More than eight decades after it was installed, a memorial to the three 19th-century sibling novelists in London’s Westminster Abbey was amended Thursday to restore the diaereses – the two dots over the e in their surname.

The dots — which indicate that the name is pronounced “brontay” rather than “bront” — were omitted when the stone tablet commemorating Charlotte, Emily and Anne was erected in the abbey’s Poets’ Corner in October 1939, just after the outbreak of World War II.

They were restored after Brontë historian Sharon Wright, editor of the Brontë Society Gazette, raised the issue with Dean of Westminster David Hoyle.
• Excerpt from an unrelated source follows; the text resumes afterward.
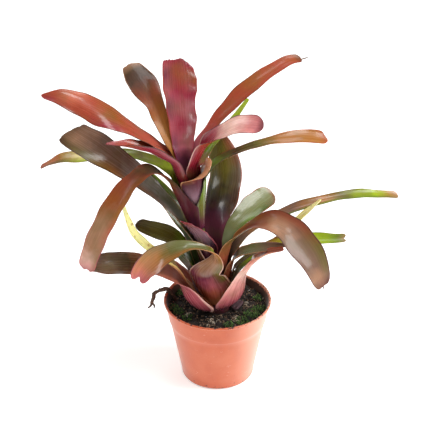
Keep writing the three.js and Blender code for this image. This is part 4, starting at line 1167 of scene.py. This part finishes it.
def leafCuticle(leaf):  # a bromeliad leaf: smooth waxy cuticle over parallel veins, pigmented in patches
    material, tree, shader = newMaterial(f"glossy leaf cuticle, {leaf['name'].replace('_', ' ')}")
    read = {key: addNode(tree, "ShaderNodeAttribute", attribute_name=key).outputs["Fac"]
            for key in ("along", "across", "reach", "face")}
    place = addNode(tree, "ShaderNodeTexCoord").outputs["Object"]
    cloud, patch = [addNode(tree, "ShaderNodeTexNoise", {
        "Vector": place, "Scale": 1 / (size * mm), "Detail": detail}).outputs["Fac"]
        for size, detail in ((14, 3.0), (22, 2.0))]
    # the colour's borders along the leaf are uneven, by a few per cent of its length
    shift = addNode(tree, "ShaderNodeMath", {0: cloud, 1: 0.5}, operation="SUBTRACT")
    along = addNode(tree, "ShaderNodeMath", {0: shift, 1: 0.16, 2: read["along"]}, operation="MULTIPLY_ADD")
    ramps = {key: addNode(tree, "ShaderNodeValToRGB", {"Fac": along}, stops=evenStops(leaf[key]))
             for key in ("upper", "under", "edge", "flank") if key in leaf}
    colour = addNode(tree, "ShaderNodeMix", {
        "Factor": read["face"], "A": ramps["under"], "B": ramps["upper"]}, data_type="RGBA").outputs[2]
    if "flank" in leaf:  # one side of the leaf, towards its margin, is of another colour
        side = leaf["flankSide"]
        turned = addNode(tree, "ShaderNodeMapRange", {
            "Value": read["across"], 1: 0.05 * side, 2: 0.9 * side, 4: 0.9}, interpolation_type="SMOOTHSTEP")
        colour = addNode(tree, "ShaderNodeMix", {
            "Factor": turned, "A": colour, "B": ramps["flank"]}, data_type="RGBA").outputs[2]
    # streaks run with the veins, which are about 0.6 mm apart on the real leaf and drawn a little wider
    streaky = addNode(tree, "ShaderNodeCombineXYZ", {
        "X": read["across"], "Y": read["reach"], "Z": float(leaf["number"])})
    stretch = addNode(tree, "ShaderNodeMapping", {"Vector": streaky, "Scale": (12, 14, 1)})
    streaks = addNode(tree, "ShaderNodeTexNoise", {
        "Vector": stretch, "Scale": 1.0, "Detail": 4.0}).outputs["Fac"]
    tone = addNode(tree, "ShaderNodeMapRange", {"Value": streaks, 1: 0.3, 2: 0.7, 3: 0.9, 4: 1.12})
    toned = addNode(tree, "ShaderNodeVectorMath", {0: colour, "Scale": tone}, operation="SCALE")
    # patches where the green shows through the red, or the red over the green
    patched = addNode(tree, "ShaderNodeMapRange", {"Value": patch, 1: 0.5, 2: 0.75, 4: 0.35})
    layers = [(patched, paint("olive"))]
    if "spots" in leaf:  # brown spots of 2 to 4 mm on a withered leaf
        cells = addNode(tree, "ShaderNodeTexVoronoi", {"Vector": place, "Scale": 1 / (6 * mm)})
        spotted = addNode(tree, "ShaderNodeMapRange", {
            "Value": cells.outputs["Distance"], 1: 0.32, 2: 0.2, 4: leaf["spots"]})
        layers.append((spotted, paint("ochre")))
    # the margin is a thin line of its own colour; where a sheath's margin ramp is pale blush or pink, that
    # line is partly a painted highlight along the rim
    out = addNode(tree, "ShaderNodeMath", {0: read["across"]}, operation="ABSOLUTE")
    ending = addNode(tree, "ShaderNodeMath", {0: read["along"], 1: 0.05}, operation="SUBTRACT")
    border = addNode(tree, "ShaderNodeMath", {0: out, 1: ending}, operation="MAXIMUM")
    rim = addNode(tree, "ShaderNodeMapRange", {"Value": border, 1: 0.9, 2: 0.96, 4: 0.85})
    layers.append((rim, ramps["edge"]))
    colour = toned
    for share, over in layers:
        colour = addNode(tree, "ShaderNodeMix", {"Factor": share, "A": colour, "B": over},
                         data_type="RGBA").outputs[2]
    # the inner face of the sheath is scurfy: matt, without the cuticle's gloss
    low = addNode(tree, "ShaderNodeMapRange", {"Value": read["along"], 1: 0.5, 2: 0.3, 4: 1.0})
    scurf = addNode(tree, "ShaderNodeMath", {0: low, 1: read["face"]}, operation="MULTIPLY")
    matt = leaf.get("matt", 0)
    gloss = 0.3 - matt
    rough = addNode(tree, "ShaderNodeMapRange", {"Value": streaks, 3: 0.18 + matt, 4: 0.36 + matt})
    rougher = addNode(tree, "ShaderNodeMath", {0: scurf, 1: 0.5, 2: rough}, operation="MULTIPLY_ADD")
    coat = addNode(tree, "ShaderNodeMath", {0: scurf, 1: -gloss, 2: gloss}, operation="MULTIPLY_ADD")
    setInputs(tree, shader, {
        "Base Color": colour, "Roughness": rougher, "Coat Weight": coat,
        "IOR": 1.45, "Specular IOR Level": 0.36 - matt, "Coat Roughness": 0.1, "Subsurface Weight": 0.12,
        "Subsurface Radius": (1.0, 0.5, 0.25), "Subsurface Scale": 1.5 * mm})
    return material


# Raises the parallel veins of a leaf and the shallow unevenness between them
def veinTree():
    tree, given = newTree("leaf veins", [
        ("Veins", "Float", 10.0), ("Vein height", "Float", 0.02 * mm), ("Dent size", "Float", 9 * mm),
        ("Dent height", "Float", 0.25 * mm), ("Cuticle", "Material", None)])
    across = addNode(tree, "GeometryNodeInputNamedAttribute", {"Name": "across"}, data_type="FLOAT")
    turns = addNode(tree, "ShaderNodeMath", {0: across, 1: given["Veins"]}, operation="MULTIPLY")
    angle = addNode(tree, "ShaderNodeMath", {0: turns, 1: math.pi}, operation="MULTIPLY")
    wave = addNode(tree, "ShaderNodeMath", {0: angle}, operation="COSINE")
    veins = addNode(tree, "ShaderNodeMath", {0: wave, 1: given["Vein height"]}, operation="MULTIPLY")
    wide = addNode(tree, "ShaderNodeMath", {0: 1.0, 1: given["Dent size"]}, operation="DIVIDE")
    dents = addNode(tree, "ShaderNodeTexNoise", {"Scale": wide, "Detail": 1.0})
    middle = addNode(tree, "ShaderNodeMath", {0: dents.outputs["Fac"], 1: 0.5}, operation="SUBTRACT")
    dented = addNode(tree, "ShaderNodeMath", {
        0: middle, 1: given["Dent height"], 2: veins}, operation="MULTIPLY_ADD")
    out = addNode(tree, "ShaderNodeMath", {0: across}, operation="ABSOLUTE")
    fade = addNode(tree, "ShaderNodeMapRange", {"Value": out, 1: 0.98, 2: 0.8})
    height = addNode(tree, "ShaderNodeMath", {0: dented, 1: fade}, operation="MULTIPLY")
    normal = addNode(tree, "GeometryNodeInputNormal")
    offset = addNode(tree, "ShaderNodeVectorMath", {0: normal, "Scale": height}, operation="SCALE")
    raised = addNode(tree, "GeometryNodeSetPosition", {"Geometry": given["Geometry"], "Offset": offset})
    endTree(tree, raised, given["Cuticle"])
    return tree


def makeLeaf(leaf, rosetteName, veins):
    vertices, faces, attributes = leafMesh(leaf, rosettes[rosetteName])
    cuticle = leafCuticle(leaf)
    piece = newObject(f"{rosetteName}Rosette-{leaf['name']}", vertices, faces, cuticle, attributes)
    growTree(piece, veins, {"Cuticle": cuticle})
    handIn(piece, f"{rosetteName}_leaf_{leaf['name']}")


veins = veinTree()
leaves = [("lower", leaf) for leaf in lowerLeaves] + [("upper", leaf) for leaf in upperLeaves]
for number, (rosetteName, leaf) in enumerate(leaves):
    leaf["number"] = number
    makeLeaf(leaf, rosetteName, veins)
print("leaves made:", len(leaves))

# Floor, light and camera

studio = {
    "aim": (0.0028, 0, 0.197), "distance": 1.4, "elevation": 30, "lens": 106.36,
    "floorHalf": 6, "floor": "#f4f4f3", "floorGlow": 0.47, "surround": "#ffffff", "surroundStrength": 0.34,
    "sky": {"azimuth": 50, "elevation": 76, "angle": 20, "strength": 0.9},
    "lights": [  # azimuth and elevation in degrees, distance, width and height in metres, watts
        ("right", 86, 38, 1.5, 0.7, 1.2, 26), ("left", -104, 40, 1.5, 0.5, 0.8, 6),
        ("low", -20, 7, 1.7, 0.5, 0.35, 5), ("top", 175, 62, 1.6, 0.6, 0.6, 4),
    ],
}


def pointing(azimuth, elevation):  # azimuth 0 is the camera's side
    a, e = math.radians(azimuth), math.radians(elevation)
    return Vector((math.sin(a) * math.cos(e), -math.cos(a) * math.cos(e), math.sin(e)))


def addLamp(name, kind, energy, location, towards, settings):
    data = bpy.data.lights.new(name, kind)
    data.energy = energy
    for key, value in settings.items():
        setattr(data, key, value)
    lamp = bpy.data.objects.new(name, data)
    lamp.location = location
    lamp.rotation_euler = towards.to_track_quat("-Z", "Y").to_euler()
    bpy.context.scene.collection.objects.link(lamp)


def makeFloor():
    paper, tree, shader = newMaterial("pale studio paper")
    setInputs(tree, shader, {
        "Base Color": linear(studio["floor"]), "Roughness": 0.9, "Specular IOR Level": 0.1,
        "Emission Color": linear(studio["floor"]), "Emission Strength": studio["floorGlow"]})
    half = studio["floorHalf"]
    corners = [(-half, -half, 0), (half, -half, 0), (half, half, 0), (-half, half, 0)]
    newObject("studioFloor", corners, [(0, 1, 2, 3)], paper)


def makeLights():
    world = bpy.data.worlds.new("studio surround")
    world.use_nodes = True
    setInputs(world.node_tree, world.node_tree.nodes["Background"], {
        "Color": linear(studio["surround"]), "Strength": studio["surroundStrength"]})
    bpy.context.scene.world = world
    sky = studio["sky"]
    addLamp("overhead diffuser", "SUN", sky["strength"], (0, 0, 0),
            -pointing(sky["azimuth"], sky["elevation"]), {"angle": math.radians(sky["angle"])})
    aim = Vector(studio["aim"])
    for name, azimuth, elevation, distance, width, height, watts in studio["lights"]:
        location = aim + pointing(azimuth, elevation) * distance
        addLamp(f"{name} softbox", "AREA", watts, location, aim - location,
                {"shape": "RECTANGLE", "size": width, "size_y": height})


def makeCamera():
    scene = bpy.context.scene
    data = bpy.data.cameras.new("product camera")
    data.lens = studio["lens"]
    data.sensor_fit = "HORIZONTAL"
    camera = bpy.data.objects.new("product camera", data)
    camera.location = Vector(studio["aim"]) + pointing(0, studio["elevation"]) * studio["distance"]
    camera.rotation_euler = (math.radians(90 - studio["elevation"]), 0, 0)
    scene.collection.objects.link(camera)
    scene.camera = camera
    scene.view_settings.view_transform = "Standard"


makeFloor()
makeLights()
makeCamera()
print("studio made")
The abbey asked its stonemason to tap in the dots and its conservator to paint them.

“There’s no paper record for anyone complaining about this or mentioning this, so I just wanted to put it right, really,” Wright said. “These three Yorkshire women deserve their place here, but they also deserve to have their name spelled correctly.”

It’s believed the writers’ Irish father Patrick changed the spelling of his surname from Brunty or Prunty when he went to university in England.

Raised on the wild Yorkshire moors, all three sisters died before they were 40, leaving enduring novels including Charlotte’s “Jane Eyre,” Emily’s “Wuthering Heights” and Anne’s “The Tenant of Wildfell Hall.”

Rebecca Yorke, director of the Brontë Society, welcomed the restoration.

“As the Brontës and their work are loved and respected all over the world, it’s entirely appropriate that their name is spelled correctly on their memorial,” she said.